BUT - you quite right is saying "DO NOT STAY AT MOTORWAY SERIVICE CAR PARKS" - but not right in only suggesting campsites . . practically 99.9% of motorhome owners who go across the Channel use the network of small village / town Aires with very little problems; Wherever you are here in UK or abroad you still have to take precautions & be aware.


----------



## lifestyle (Apr 27, 2008)

Oh Noooooooooooooooooooooooooooo, not the dreaded gas tales again :evil: :evil: :evil: :evil:


----------



## Codfinger (Jan 11, 2008)

vicdicdoc said:


> joeandmary said:
> 
> 
> > . . . We have only had "Marvin" for two years, this is our 3rd holiday abroad this year, we nearly sold him in September as we were gassed in him at Dijon and they stole everything, right down to my childrens clothes and toys...
> ...


There we go again, there just has to be something happening to these peeps, experts saying its impossible???????? out of interest is there any mention of gassing on French and German M/H forums?


----------



## JohnsCrossMotorHomes (Jul 21, 2007)

joeandmary said:


> I will try and get over to you soon.
> Do you fit rear cameras as mine seems to have gone kaput!
> Thanks agian guys.
> Alll the best
> Aidan.


Hi Aidan,

Yes we fit cameras, maybe its fixable, one never knows.
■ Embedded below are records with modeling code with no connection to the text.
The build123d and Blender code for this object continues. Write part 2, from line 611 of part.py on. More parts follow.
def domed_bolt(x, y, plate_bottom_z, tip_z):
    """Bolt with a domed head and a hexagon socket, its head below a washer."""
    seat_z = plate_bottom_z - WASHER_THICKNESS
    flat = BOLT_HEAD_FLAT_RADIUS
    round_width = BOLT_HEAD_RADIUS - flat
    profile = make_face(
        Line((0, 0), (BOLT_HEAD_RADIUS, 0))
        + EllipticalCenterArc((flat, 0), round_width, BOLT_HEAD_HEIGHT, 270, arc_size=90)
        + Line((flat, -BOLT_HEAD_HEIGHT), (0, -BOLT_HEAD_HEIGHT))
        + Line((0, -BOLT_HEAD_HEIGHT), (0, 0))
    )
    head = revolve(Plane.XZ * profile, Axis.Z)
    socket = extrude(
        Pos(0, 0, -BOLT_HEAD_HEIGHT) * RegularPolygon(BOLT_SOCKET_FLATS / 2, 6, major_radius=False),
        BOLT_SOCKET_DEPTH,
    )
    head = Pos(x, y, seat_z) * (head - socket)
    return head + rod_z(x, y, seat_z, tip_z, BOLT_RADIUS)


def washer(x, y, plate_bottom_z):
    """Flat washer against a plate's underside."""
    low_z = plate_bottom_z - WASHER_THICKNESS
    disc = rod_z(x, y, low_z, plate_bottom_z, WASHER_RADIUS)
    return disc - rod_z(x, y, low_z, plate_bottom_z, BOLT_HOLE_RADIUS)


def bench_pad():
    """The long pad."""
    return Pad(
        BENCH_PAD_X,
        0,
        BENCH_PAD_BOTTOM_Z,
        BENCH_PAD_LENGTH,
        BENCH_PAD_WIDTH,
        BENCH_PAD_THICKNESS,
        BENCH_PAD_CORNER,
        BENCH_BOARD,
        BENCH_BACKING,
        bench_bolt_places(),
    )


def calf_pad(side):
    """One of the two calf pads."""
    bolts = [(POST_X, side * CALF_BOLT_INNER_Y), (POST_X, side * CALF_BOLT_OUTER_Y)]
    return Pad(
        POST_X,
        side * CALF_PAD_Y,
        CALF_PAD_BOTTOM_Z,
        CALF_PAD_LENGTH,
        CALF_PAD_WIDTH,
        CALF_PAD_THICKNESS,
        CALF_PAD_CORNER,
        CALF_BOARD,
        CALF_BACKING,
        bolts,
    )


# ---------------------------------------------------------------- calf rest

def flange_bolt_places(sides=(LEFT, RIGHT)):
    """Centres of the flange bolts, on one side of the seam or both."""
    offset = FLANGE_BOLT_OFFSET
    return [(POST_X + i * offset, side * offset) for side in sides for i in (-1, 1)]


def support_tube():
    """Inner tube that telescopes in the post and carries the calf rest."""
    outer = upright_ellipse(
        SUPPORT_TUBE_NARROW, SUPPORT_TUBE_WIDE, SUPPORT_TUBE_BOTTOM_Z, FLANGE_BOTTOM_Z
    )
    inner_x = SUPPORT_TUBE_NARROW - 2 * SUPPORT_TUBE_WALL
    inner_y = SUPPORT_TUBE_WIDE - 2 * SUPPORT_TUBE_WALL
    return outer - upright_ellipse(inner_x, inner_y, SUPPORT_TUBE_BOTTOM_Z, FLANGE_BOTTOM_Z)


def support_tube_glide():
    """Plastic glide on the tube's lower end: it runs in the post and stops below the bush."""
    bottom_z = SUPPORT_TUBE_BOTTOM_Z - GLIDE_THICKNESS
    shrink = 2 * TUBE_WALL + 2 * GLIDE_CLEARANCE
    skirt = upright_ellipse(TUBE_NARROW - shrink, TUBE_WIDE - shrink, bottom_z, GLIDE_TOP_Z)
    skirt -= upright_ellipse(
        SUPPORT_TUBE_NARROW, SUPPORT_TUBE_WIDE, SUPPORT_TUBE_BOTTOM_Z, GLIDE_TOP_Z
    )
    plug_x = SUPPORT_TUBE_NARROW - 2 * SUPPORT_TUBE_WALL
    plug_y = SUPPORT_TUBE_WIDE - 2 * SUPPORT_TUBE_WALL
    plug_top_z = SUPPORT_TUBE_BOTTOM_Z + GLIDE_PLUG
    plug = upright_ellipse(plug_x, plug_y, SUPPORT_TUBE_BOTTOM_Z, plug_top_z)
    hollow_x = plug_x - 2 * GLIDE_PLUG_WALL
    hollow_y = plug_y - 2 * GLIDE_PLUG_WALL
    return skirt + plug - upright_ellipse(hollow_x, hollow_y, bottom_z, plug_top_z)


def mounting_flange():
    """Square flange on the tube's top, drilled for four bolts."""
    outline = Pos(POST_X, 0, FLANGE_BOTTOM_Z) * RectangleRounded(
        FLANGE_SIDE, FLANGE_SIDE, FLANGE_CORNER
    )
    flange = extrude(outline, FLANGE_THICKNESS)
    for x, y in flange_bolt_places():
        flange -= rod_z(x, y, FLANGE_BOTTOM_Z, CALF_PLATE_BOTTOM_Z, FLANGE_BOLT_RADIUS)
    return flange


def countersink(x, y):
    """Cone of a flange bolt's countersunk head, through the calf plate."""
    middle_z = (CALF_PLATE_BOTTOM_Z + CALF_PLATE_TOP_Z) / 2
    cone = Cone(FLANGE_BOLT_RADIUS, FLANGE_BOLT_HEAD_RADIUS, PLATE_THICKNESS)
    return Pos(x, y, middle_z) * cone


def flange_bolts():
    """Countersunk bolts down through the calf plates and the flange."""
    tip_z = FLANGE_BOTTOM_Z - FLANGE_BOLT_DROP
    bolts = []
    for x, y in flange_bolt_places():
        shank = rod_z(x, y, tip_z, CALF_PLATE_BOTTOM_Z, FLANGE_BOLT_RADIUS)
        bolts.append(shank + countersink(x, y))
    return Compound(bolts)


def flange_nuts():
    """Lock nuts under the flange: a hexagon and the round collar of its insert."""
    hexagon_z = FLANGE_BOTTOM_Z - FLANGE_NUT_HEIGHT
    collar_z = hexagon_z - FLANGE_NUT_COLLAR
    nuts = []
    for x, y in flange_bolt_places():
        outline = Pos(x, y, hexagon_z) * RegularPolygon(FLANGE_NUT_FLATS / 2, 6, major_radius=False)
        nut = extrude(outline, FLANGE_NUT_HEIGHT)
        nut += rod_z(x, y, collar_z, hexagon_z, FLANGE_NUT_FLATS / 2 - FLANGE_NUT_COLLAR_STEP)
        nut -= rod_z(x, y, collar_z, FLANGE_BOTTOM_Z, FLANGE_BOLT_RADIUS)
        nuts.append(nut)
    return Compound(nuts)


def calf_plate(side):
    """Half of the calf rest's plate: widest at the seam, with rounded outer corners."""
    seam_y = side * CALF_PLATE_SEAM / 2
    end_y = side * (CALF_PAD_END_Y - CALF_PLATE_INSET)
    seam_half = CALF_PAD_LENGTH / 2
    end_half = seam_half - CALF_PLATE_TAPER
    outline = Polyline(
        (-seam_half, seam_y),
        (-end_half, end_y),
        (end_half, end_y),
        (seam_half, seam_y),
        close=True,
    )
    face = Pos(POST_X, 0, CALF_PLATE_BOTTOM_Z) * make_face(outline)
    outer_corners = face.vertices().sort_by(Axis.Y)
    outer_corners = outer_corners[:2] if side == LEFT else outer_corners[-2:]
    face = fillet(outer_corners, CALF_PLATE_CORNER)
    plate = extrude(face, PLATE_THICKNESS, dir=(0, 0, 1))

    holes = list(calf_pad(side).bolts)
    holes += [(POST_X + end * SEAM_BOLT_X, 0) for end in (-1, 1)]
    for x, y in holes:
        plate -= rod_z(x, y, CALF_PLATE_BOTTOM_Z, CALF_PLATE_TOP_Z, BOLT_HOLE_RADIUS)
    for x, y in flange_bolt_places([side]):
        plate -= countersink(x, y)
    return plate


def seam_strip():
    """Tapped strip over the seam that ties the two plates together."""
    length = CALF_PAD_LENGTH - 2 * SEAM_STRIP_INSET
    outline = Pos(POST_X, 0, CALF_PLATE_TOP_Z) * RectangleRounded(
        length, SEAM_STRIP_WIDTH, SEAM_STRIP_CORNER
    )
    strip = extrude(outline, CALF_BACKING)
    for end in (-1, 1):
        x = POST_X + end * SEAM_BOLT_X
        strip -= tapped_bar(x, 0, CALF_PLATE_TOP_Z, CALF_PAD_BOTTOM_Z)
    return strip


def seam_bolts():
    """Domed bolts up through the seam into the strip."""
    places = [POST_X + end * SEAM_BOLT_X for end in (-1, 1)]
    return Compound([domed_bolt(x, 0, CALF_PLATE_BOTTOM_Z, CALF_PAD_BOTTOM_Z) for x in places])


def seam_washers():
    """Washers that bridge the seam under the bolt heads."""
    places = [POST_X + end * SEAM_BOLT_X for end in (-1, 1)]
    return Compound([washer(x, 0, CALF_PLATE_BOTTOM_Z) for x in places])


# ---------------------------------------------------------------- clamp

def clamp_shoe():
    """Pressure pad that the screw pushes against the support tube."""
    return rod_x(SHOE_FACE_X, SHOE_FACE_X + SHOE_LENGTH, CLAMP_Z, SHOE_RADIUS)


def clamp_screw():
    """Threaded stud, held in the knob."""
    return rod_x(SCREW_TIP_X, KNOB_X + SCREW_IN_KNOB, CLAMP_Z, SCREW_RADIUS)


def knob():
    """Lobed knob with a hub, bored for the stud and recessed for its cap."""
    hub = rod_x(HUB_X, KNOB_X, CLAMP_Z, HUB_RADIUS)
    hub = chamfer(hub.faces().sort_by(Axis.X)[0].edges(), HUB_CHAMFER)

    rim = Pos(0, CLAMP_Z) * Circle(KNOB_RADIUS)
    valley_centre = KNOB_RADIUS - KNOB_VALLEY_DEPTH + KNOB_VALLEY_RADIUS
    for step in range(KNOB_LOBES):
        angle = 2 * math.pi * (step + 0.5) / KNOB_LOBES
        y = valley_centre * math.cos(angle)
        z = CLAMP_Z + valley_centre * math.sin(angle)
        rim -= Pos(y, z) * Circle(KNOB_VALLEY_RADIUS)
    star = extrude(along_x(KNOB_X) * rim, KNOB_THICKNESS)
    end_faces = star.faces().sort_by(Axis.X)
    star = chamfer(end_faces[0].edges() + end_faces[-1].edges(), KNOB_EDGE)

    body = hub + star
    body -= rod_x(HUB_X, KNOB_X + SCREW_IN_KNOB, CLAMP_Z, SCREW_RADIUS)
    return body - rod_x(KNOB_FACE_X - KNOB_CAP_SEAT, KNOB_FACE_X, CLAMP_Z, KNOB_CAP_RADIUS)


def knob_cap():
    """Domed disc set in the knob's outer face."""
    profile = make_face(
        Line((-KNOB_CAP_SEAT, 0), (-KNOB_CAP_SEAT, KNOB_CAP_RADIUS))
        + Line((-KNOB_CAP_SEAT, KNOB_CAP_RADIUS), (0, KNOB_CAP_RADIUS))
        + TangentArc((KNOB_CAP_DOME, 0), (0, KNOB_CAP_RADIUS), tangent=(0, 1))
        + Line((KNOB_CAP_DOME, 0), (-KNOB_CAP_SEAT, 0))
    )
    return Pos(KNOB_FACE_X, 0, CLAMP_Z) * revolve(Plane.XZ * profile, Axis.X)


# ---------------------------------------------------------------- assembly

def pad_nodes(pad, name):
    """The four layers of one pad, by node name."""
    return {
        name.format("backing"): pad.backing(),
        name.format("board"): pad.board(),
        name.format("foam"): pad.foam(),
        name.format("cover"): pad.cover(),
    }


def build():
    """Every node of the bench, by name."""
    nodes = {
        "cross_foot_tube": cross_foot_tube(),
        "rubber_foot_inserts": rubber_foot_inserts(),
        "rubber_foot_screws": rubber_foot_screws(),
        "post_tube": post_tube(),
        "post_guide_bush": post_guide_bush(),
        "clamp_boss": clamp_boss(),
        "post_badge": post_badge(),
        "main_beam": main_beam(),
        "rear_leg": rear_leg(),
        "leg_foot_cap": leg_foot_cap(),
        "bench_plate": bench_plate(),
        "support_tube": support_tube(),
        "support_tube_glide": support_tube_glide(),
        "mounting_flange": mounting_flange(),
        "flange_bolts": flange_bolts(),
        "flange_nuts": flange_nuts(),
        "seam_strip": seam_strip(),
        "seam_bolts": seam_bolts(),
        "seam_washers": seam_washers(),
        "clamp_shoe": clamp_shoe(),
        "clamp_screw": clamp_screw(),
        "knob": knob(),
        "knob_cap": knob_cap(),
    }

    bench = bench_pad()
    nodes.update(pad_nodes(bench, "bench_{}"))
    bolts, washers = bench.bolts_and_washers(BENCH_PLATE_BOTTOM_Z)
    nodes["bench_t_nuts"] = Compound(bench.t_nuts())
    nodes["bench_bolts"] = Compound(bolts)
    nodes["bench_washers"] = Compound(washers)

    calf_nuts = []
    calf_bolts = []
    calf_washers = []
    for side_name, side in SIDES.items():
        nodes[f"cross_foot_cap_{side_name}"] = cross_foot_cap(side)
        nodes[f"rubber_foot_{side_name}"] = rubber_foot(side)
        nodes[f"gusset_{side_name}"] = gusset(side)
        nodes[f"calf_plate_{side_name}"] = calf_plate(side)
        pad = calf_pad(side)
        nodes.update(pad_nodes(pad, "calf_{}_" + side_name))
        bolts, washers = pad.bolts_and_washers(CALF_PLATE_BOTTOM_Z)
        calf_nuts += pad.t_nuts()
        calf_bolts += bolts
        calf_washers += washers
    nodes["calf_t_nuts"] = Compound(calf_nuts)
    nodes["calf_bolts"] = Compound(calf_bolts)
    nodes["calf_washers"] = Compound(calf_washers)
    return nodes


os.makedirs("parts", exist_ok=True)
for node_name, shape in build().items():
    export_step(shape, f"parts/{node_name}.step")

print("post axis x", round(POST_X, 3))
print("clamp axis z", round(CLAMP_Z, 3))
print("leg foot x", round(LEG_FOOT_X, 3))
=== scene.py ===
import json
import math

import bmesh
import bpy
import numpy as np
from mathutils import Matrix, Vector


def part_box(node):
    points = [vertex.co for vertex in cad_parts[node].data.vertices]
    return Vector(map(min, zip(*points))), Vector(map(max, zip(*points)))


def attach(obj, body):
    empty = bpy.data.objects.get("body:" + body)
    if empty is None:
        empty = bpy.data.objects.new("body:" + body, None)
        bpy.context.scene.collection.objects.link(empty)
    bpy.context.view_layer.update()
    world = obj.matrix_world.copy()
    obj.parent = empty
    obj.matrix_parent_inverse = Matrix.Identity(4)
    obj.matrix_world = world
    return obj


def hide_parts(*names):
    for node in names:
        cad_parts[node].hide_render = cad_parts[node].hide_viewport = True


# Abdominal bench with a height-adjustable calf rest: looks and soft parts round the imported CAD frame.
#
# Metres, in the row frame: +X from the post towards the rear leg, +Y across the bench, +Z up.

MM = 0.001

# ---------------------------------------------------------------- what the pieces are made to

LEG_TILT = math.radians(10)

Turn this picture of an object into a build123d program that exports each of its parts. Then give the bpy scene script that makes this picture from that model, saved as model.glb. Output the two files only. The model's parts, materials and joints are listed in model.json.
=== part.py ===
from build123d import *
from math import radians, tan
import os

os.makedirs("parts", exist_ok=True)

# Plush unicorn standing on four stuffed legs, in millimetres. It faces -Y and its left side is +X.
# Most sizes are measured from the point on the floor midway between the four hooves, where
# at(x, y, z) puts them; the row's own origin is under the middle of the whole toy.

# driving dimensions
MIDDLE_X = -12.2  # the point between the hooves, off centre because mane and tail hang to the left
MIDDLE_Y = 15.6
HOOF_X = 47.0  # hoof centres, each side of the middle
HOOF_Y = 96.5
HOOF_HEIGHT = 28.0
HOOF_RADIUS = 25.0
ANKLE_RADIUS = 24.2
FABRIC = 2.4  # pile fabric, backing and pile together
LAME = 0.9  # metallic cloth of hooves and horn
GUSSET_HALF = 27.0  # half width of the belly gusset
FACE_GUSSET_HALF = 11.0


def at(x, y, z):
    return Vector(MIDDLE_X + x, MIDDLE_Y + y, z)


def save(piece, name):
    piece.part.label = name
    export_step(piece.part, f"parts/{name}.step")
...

If you haven't been down our way for a couple of years, watch out for the new speed camera just by the pub as you come into Johns Cross, 30mph and you are going downhill!

peter


----------



## TR5 (Jun 6, 2007)

Hi Aidan

It's great to hear from another classic car enthusiast, there are three other's that I know of on this site.
If (no, when, if you have not already) you join MHF we can PM (private message) any information which is not relevent or allowed on the open forum.

It would be good to have a small rally somewhere for those into, or interested in, classic cars, and bring the car/s along as well! 

Take no notice of some of the posts in reply to your "gassing", it is a very contentious issue, most saying it is impossible, I just read and keep quiet, and keep an open mind!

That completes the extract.